Request
Using the listing below, set down each line from the line containing "obj.data.transform(world)" through the line containing "# and the straps.", both ends included, exactly and with nothing added.

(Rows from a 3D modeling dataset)
_ _ _ _

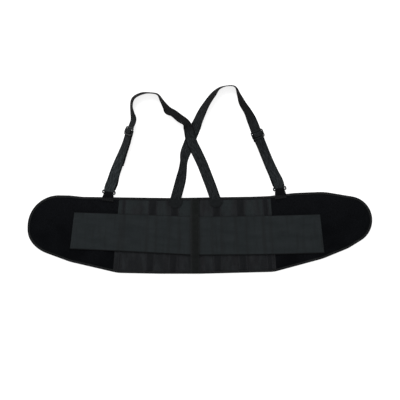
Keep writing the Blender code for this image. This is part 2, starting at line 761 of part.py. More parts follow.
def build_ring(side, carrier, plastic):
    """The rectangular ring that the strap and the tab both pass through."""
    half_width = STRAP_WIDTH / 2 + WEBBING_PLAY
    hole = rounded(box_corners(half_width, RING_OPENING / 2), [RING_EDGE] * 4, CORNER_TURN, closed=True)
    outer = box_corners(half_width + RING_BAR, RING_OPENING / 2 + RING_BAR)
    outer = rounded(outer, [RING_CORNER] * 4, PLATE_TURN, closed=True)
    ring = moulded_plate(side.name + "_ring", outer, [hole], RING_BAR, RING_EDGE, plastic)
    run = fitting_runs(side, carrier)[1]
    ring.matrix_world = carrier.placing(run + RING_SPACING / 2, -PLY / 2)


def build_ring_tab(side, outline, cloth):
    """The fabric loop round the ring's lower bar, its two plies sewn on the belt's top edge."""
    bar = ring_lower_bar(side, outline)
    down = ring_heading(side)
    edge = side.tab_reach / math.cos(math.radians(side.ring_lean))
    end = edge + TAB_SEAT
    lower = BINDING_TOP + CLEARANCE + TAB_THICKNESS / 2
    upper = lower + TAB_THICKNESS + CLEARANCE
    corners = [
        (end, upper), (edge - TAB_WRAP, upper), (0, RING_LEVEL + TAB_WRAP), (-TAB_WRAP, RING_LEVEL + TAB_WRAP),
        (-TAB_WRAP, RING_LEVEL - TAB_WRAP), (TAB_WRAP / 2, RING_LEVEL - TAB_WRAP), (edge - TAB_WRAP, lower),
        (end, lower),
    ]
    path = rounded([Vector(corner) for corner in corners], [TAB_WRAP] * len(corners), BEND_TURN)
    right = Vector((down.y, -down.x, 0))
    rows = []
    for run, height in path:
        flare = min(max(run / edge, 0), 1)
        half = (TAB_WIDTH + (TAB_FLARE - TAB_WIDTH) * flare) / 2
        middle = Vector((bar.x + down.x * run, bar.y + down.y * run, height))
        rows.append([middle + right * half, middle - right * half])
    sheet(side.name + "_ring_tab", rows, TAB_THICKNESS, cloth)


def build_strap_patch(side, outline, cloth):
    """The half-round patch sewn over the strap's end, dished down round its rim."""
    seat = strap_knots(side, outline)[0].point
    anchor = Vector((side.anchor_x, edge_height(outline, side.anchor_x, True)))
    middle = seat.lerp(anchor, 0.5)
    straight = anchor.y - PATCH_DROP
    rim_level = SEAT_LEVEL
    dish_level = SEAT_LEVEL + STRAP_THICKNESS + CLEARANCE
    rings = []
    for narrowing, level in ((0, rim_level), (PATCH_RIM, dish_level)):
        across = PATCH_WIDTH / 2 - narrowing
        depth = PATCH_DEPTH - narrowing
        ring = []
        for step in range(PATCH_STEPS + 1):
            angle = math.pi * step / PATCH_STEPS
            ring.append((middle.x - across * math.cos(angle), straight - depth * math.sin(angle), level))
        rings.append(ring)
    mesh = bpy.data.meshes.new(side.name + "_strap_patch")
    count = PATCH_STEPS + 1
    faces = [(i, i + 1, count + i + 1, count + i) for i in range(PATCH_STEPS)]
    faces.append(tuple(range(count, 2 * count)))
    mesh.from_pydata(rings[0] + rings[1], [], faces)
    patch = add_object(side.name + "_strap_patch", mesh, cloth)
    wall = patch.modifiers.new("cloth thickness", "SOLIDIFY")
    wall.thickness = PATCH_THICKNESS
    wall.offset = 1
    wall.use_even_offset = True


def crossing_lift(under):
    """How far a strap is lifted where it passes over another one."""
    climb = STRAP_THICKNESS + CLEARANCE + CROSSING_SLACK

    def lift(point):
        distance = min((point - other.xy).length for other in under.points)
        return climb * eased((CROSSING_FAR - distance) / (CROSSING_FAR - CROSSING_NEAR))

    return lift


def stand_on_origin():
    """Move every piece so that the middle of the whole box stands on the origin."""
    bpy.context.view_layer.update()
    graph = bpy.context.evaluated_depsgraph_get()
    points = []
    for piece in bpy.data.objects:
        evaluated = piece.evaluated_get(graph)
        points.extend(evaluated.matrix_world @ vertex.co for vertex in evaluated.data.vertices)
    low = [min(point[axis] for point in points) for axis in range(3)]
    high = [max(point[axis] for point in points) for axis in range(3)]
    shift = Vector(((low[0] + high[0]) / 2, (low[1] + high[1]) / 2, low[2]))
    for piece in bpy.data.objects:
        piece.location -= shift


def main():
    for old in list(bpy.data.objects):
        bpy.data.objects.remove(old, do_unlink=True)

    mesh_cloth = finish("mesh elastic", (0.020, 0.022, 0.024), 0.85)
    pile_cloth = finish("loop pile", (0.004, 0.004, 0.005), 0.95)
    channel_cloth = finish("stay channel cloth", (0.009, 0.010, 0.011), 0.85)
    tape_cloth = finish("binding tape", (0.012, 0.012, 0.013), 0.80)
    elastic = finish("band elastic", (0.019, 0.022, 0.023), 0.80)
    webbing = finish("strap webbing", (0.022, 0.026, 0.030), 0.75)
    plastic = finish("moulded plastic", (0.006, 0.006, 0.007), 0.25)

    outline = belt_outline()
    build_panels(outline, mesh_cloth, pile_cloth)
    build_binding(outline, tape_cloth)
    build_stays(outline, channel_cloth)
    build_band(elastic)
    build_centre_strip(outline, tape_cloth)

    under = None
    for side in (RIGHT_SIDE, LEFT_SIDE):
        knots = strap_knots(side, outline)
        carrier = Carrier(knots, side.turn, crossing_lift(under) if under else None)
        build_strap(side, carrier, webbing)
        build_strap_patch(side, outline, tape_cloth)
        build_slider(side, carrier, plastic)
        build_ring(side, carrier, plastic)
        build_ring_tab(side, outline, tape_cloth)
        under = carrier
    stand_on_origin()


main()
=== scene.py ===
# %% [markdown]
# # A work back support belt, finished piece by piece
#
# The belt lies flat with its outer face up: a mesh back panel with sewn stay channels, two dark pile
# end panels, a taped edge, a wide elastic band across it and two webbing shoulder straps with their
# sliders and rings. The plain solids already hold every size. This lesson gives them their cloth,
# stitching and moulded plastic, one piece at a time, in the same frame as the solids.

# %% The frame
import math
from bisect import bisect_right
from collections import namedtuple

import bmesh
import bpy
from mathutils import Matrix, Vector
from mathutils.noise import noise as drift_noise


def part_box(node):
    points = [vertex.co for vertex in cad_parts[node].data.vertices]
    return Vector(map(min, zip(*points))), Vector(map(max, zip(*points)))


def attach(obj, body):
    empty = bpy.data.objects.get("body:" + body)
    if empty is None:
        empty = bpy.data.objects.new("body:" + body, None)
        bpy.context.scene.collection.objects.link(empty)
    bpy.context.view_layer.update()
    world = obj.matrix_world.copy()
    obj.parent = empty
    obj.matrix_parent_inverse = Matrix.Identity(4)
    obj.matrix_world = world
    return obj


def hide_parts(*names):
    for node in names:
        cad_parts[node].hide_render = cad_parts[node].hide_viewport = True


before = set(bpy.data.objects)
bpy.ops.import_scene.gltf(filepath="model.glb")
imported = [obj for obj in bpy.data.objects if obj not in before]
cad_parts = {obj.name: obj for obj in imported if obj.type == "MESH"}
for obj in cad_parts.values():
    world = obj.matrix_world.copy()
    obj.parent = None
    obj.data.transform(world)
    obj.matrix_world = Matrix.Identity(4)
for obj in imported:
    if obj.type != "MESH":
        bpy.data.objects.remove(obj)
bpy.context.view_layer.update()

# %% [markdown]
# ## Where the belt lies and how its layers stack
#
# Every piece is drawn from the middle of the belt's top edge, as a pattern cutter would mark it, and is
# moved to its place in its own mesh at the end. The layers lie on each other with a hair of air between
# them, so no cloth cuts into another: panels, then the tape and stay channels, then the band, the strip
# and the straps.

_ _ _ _

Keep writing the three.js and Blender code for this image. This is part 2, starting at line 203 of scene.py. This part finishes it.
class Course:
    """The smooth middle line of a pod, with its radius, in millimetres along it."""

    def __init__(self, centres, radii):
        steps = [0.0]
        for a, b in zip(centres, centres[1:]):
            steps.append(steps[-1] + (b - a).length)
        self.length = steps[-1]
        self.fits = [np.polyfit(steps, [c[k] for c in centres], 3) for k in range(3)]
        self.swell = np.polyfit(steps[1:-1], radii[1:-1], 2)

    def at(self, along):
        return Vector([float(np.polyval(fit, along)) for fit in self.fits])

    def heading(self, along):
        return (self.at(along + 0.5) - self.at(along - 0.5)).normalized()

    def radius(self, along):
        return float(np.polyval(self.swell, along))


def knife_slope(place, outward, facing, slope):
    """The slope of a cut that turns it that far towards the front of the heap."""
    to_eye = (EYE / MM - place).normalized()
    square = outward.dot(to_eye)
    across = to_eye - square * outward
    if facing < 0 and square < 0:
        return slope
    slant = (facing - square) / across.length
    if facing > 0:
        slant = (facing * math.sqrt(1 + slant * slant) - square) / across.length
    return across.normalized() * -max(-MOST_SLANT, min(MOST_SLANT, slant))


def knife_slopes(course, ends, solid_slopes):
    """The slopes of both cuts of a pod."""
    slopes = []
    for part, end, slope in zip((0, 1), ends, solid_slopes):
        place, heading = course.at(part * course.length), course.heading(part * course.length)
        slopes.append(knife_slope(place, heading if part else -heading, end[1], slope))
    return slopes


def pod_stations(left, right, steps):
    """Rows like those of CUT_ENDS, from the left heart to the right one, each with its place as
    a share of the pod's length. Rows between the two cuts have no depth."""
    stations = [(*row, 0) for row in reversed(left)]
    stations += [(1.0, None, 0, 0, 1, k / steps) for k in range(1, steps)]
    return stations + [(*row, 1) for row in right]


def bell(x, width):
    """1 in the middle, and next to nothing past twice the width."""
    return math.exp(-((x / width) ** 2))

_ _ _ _

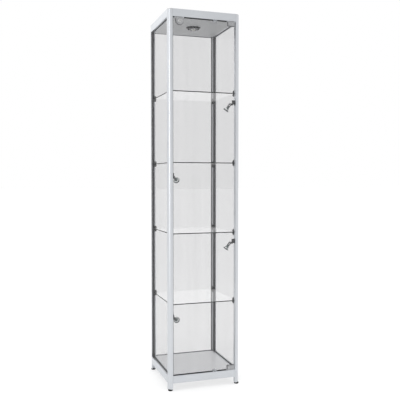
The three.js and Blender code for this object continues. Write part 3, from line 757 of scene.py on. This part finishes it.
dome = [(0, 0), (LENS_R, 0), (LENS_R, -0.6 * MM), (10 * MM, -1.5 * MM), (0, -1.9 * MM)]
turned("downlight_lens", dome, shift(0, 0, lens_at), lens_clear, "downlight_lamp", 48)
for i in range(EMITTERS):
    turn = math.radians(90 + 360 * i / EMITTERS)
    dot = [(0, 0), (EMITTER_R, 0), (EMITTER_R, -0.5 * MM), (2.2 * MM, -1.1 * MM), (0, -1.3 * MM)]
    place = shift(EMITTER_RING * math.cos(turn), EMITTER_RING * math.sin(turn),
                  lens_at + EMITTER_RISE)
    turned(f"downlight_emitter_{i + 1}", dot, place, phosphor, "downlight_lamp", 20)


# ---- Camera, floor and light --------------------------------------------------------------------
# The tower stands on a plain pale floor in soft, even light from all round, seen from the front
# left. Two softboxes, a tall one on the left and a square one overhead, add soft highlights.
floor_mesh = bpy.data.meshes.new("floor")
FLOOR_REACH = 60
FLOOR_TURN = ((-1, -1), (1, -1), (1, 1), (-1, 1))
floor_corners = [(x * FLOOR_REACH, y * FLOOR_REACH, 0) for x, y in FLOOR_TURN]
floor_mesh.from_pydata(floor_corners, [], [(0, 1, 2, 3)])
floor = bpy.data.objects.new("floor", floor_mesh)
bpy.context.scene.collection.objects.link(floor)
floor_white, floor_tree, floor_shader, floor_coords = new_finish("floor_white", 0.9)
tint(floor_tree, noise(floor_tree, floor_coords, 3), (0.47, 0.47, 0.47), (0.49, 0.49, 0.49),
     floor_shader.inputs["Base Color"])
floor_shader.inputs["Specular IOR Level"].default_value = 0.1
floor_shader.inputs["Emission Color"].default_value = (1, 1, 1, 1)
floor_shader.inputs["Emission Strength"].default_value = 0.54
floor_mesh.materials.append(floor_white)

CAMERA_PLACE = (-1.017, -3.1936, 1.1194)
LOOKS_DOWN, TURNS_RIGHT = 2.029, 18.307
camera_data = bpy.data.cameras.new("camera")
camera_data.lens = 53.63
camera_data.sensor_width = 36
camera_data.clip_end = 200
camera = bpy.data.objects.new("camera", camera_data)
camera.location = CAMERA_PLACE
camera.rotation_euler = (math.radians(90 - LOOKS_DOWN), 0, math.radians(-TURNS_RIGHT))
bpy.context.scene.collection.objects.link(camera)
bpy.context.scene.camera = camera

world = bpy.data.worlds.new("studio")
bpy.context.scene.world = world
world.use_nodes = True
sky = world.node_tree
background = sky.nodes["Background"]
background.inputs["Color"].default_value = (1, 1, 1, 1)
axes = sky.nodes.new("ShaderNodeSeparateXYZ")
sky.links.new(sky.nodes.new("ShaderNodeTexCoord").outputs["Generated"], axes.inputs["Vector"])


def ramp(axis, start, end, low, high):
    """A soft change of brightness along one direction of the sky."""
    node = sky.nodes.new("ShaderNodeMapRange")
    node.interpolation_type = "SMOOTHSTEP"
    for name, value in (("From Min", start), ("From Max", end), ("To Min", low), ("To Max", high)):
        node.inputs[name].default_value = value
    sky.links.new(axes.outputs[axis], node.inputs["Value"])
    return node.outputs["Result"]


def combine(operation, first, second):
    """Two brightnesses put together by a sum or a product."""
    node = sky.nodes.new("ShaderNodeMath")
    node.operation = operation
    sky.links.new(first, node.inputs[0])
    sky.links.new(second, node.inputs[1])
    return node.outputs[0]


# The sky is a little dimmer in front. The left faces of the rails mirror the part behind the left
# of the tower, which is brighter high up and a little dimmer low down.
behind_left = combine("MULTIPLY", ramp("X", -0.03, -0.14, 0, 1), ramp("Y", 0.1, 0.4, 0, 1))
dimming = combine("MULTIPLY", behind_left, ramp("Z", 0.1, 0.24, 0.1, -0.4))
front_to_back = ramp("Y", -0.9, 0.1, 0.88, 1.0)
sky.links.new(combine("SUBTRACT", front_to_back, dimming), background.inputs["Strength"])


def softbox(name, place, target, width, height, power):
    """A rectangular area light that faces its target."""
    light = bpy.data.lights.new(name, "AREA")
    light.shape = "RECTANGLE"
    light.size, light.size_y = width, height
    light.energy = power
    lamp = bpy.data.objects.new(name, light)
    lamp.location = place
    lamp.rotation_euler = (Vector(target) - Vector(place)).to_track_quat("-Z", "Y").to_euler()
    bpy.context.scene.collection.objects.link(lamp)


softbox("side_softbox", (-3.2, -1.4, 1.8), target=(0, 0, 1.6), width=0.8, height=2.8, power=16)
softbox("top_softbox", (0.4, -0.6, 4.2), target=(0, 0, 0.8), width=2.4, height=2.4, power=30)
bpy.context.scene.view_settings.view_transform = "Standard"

_ _ _ _

Written answer
    obj.data.transform(world)
    obj.matrix_world = Matrix.Identity(4)
for obj in imported:
    if obj.type != "MESH":
        bpy.data.objects.remove(obj)
bpy.context.view_layer.update()

# %% [markdown]
# ## Where the belt lies and how its layers stack
#
# Every piece is drawn from the middle of the belt's top edge, as a pattern cutter would mark it, and is
# moved to its place in its own mesh at the end. The layers lie on each other with a hair of air between
# them, so no cloth cuts into another: panels, then the tape and stay channels, then the band, the strip
# and the straps.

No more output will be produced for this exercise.